We sat down as a group of roommates and talked about what to do with our stingily dealt hand. Would we fight it? Appeal to the Better Business Bureau, (after all, weren't we running a business, here?) Run a long trench in the dead of night to steal cable from the main road? Our discussion ran on through the evening, and began to take on a meta sheen. None of us could remember the last time we had sat in a group and carried on such a well attended conversation. Without the sweet promise of self-imposed streaming solitary, our collective battle had become the entertainment; hours had gone by without anyone so much as checking Instagram.

We now live without a home internet connection. Being without WiFi has reduced our stress levels, enhanced our communication and connection with each other, and made us more interesting, if not quirkier, people altogether.

Some months later, the most reluctant to support that night's decision have become its biggest zealots.
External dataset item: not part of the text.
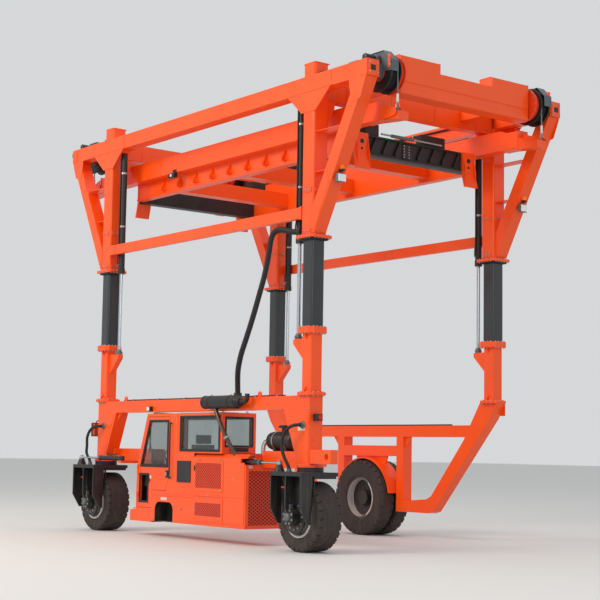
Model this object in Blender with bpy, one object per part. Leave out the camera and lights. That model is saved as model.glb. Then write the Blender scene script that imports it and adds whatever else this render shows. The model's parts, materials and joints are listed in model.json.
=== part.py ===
"""Straddle carrier: a three-wheeled gantry machine on telescopic legs.

Metres. +X is forward (the cab end), +Y is the driver's side, +Z is up.
The origin is on the ground at the centre of the leg rectangle.
"""

import math

import bmesh
import bpy
from mathutils import Matrix, Vector

# ---------------------------------------------------------------- driving dimensions
WHEELBASE = 5.772            # front leg to rear leg
TRACK = 3.692                # driver's side legs to far side legs
GAP = 0.0003                 # gap where two pieces touch
BORE_GAP = 0.0006            # radial gap of a shaft in its bore

# legs
FRAME_TOP = 2.225            # top of both chassis frames
FLANGE = 0.36                # side of the bolted leg flanges
FLANGE_T = 0.045
FLANGE_CUT = 0.07            # chamfer of a flange's corners
COLUMN = 0.21                # lower column, square
COLUMN_H = 0.85
MAST = 0.235                 # telescopic mast, square
MAST_R = 0.035
MAST_H = 2.20
ROD_OFFSET = 0.33            # lift cylinder's distance from the leg, towards mid machine
ROD_R = 0.030
ROD_H = 2.25
BRACKET_T = 0.10
BRACKET_H = 0.36
BARREL_R = 0.055
BARREL_WALL = 0.012

# upper frame
SLEEVE = 0.27
SLEEVE_WALL = 0.011
SLEEVE_FOOT = 4.50           # underside of the sleeve's flange
SLEEVE_FLANGE = 0.42
SLEEVE_FLANGE_T = 0.04
BEAM_FOOT = 6.66             # underside of the top beams
BEAM_H = 0.24
BEAM_HALF_LENGTH = 4.20
BRACE_DEPTH = 0.22           # depth across the machine, also the top beam's
BRACE_REACH = 4.165          # outer end of the V brace at the top beam
BRACE_WIDTH = 0.22
GUSSET_T = 0.05
CAP = 0.27
CAP_H = 0.20
MID_BEAM_Z = 4.80
MID_BEAM_H = 0.17
MID_BEAM_T = 0.08
CROSS_Z = 6.56
CROSS_H = 0.29
CROSS_W = 0.20

# winches
WINCH_X = 4.033              # drum axis from mid machine
WINCH_Z = 6.78
DRUM_R = 0.2298
DRUM_FLANGE_R = 0.285
DRUM_FLANGE_T = 0.018
DRUM_HALF_W = 0.125
SHAFT_R = 0.040
ROPE_Y = 1.478
ROPE_R = 0.0107
ROPE_FOOT = 6.205
SOCKET_R = 0.020
WINCH_BEAM_W = 0.26
WINCH_BEAM_Z = 6.52
WINCH_BEAM_H = 0.41
WINCH_WALL = 0.012
WINCH_REAR = 4.14            # outer face of the winch beam
WINCH_HALF_LENGTH = 1.325
COVER_RAISE = 0.145
COVER_STEP = 0.527

# spreader for a 20 foot box
SPREADER_BEAM_Y = 1.42
SPREADER_BEAM_W = 0.20
SPREADER_BEAM_Z = 6.15
SPREADER_BEAM_H = 0.31
SPREADER_REACH = 4.33
SPREADER_TAPER = 3.55
SIDE_PLATE_IN = 1.22
SIDE_PLATE_T = 0.13
SIDE_PLATE_Z = 5.86
SIDE_PLATE_X = 2.90
END_BEAM_X = 3.02
END_BEAM_W = 0.16
END_BEAM_Z = 5.84
END_BEAM_H = 0.32
GUIDE_W = 0.27
GUIDE_T = 0.05
GUIDE_Z = 5.60
GUIDE_FLARE = 0.07

# driver's side frame
FRAME_DEPTH = 0.24
FRAME_BEAM_H = 0.195
POST_OUT = 0.11              # post edge on the outer side of the leg line
POST_TOP_IN = 0.50
POST_FOOT_IN = 0.15
POST_FOOT_Z = 1.225
FOOT_FLANGE_R = 0.20
FOOT_FLANGE_T = 0.030
ARM_IN = 1.45                # carrier arm's inner face
ARM_W = 0.27
ARM_Z = 1.17
ARM_H = 0.25
STUB_L = 0.48
STUB_Z = 1.25
STUB_H = 0.20
STUB_HOLE_R = 0.045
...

A housemate's gaming passion has found fresh fascination with the library, where he rents movies daily for us to sit down and watch together. The musically inclined, assisted by that retro marvel, the turntable, have taken up browsing garage sales and listening repeatedly to single albums. We swear we have gleaned a deeper appreciation for those songs we have, and at the very least memorized the entire score of "Fiddler on the Roof," which we periodically perform for guests.
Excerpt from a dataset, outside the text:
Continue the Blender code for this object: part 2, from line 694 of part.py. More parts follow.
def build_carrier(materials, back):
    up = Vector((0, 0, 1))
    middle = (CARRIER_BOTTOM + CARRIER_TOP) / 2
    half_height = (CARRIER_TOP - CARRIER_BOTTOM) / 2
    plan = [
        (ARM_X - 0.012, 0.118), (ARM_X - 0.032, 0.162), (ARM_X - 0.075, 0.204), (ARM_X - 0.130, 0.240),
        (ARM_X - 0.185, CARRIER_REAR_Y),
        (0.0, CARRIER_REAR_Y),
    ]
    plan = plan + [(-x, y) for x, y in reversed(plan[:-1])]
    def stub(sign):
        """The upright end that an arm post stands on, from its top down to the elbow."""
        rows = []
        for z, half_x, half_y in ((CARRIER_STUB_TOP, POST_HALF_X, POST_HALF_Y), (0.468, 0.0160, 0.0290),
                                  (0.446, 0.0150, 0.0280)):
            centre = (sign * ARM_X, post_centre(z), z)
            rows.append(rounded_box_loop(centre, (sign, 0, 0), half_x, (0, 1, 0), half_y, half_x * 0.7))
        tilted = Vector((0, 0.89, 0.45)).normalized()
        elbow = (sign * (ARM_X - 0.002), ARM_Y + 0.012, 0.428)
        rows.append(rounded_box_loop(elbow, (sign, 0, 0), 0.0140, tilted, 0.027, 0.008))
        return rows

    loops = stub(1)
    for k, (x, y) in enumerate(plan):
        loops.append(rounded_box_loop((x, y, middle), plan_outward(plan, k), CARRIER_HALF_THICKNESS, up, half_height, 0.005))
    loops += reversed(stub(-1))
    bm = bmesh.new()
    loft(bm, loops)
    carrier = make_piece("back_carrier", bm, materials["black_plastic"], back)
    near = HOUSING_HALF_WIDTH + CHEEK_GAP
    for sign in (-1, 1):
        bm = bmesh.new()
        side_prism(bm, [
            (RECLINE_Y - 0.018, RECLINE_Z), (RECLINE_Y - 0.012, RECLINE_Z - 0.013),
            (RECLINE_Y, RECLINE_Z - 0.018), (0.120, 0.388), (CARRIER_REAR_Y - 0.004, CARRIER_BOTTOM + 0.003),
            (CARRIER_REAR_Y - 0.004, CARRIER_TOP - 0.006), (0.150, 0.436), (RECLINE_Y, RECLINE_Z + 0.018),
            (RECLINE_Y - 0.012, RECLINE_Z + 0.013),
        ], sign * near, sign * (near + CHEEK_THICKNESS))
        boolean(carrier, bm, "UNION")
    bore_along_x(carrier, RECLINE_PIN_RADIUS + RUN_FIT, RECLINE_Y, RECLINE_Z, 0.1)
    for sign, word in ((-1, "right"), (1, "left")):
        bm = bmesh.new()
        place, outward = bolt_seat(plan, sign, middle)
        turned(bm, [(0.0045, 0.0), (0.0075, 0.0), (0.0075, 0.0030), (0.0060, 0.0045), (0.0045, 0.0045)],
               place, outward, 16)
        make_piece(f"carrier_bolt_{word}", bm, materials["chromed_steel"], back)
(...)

Most importantly, the house has become our safe haven away from work. To check accounts or order supplies, we set aside time to connect to WiFi in town -- blocks of time which don't lend themselves to dallying. Once we return to the house, we can truly sluff off the cares of the workday. DIY projects have taken over the yard. Someone has piled driftwood and beach stone for a nascent desk against the fence, and the garden has grown to encompass over an acre. To monitor a profile on a dating app before going out, or to check for an important email, a smartphone's limited data tether has more than sufficed; we haven't received an upbraiding yet for missed emails.

A dear friend once told me that life's meaning can be distilled down to, "Being a person in a place." Owning the decision about where, and when, to connect to the content storm with which the cloud bombards us has left the rest of our time to pursue that mantra. We observe and interact with those around us. Our undivided attention subsists for longer than it used to. We think more deeply, because we have less to process. And, most importantly, we have a couple friends with HBO who don't mind us coming over on Sundays.